Modeling himself on his mentor, the working-class bard Woody Guthrie, Dylan has chronically concealed and denied his wide reading. “Desolation Row” uses Rimbaud’s hallucinatory surrealism to fuse T.S. Eliot’s “Waste Land” vision of Western civilization to the comic archetypal mythologies of James Joyce’s Ulysses. The Bible, Roman history, fairy tales, Shakespeare, and Hollywood movies fly by.
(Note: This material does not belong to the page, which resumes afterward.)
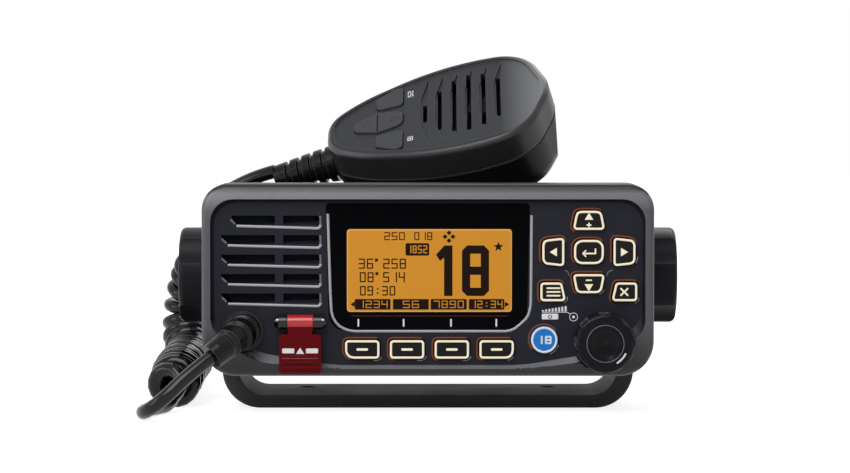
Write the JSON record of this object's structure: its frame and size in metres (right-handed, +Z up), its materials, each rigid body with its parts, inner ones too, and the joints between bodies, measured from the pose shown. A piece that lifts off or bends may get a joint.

Dylan’s muse here is, I believe, Billie Holiday: “As Lady and I look out tonight/ From Desolation Row.” He is listening to a record by Lady Day (as she was reverently called by jazz musicians) and has assumed her melancholy insight and personal trauma as his own.

Each triad of “Desolation Row” exposes the lies, limitations, cruelties, or collateral damage in different sectors of society: politics, law enforcement, and racial injustice; heterosexuality (set in a hostile gay bar); religion; science; psychiatry; the legitimate theater; corporate careerism; universities and English departments. Desolation Row is a state of mind, a self-positioning at the margins, where the artist identifies himself, like the Romantics, with the dispossessed, the outcasts and losers.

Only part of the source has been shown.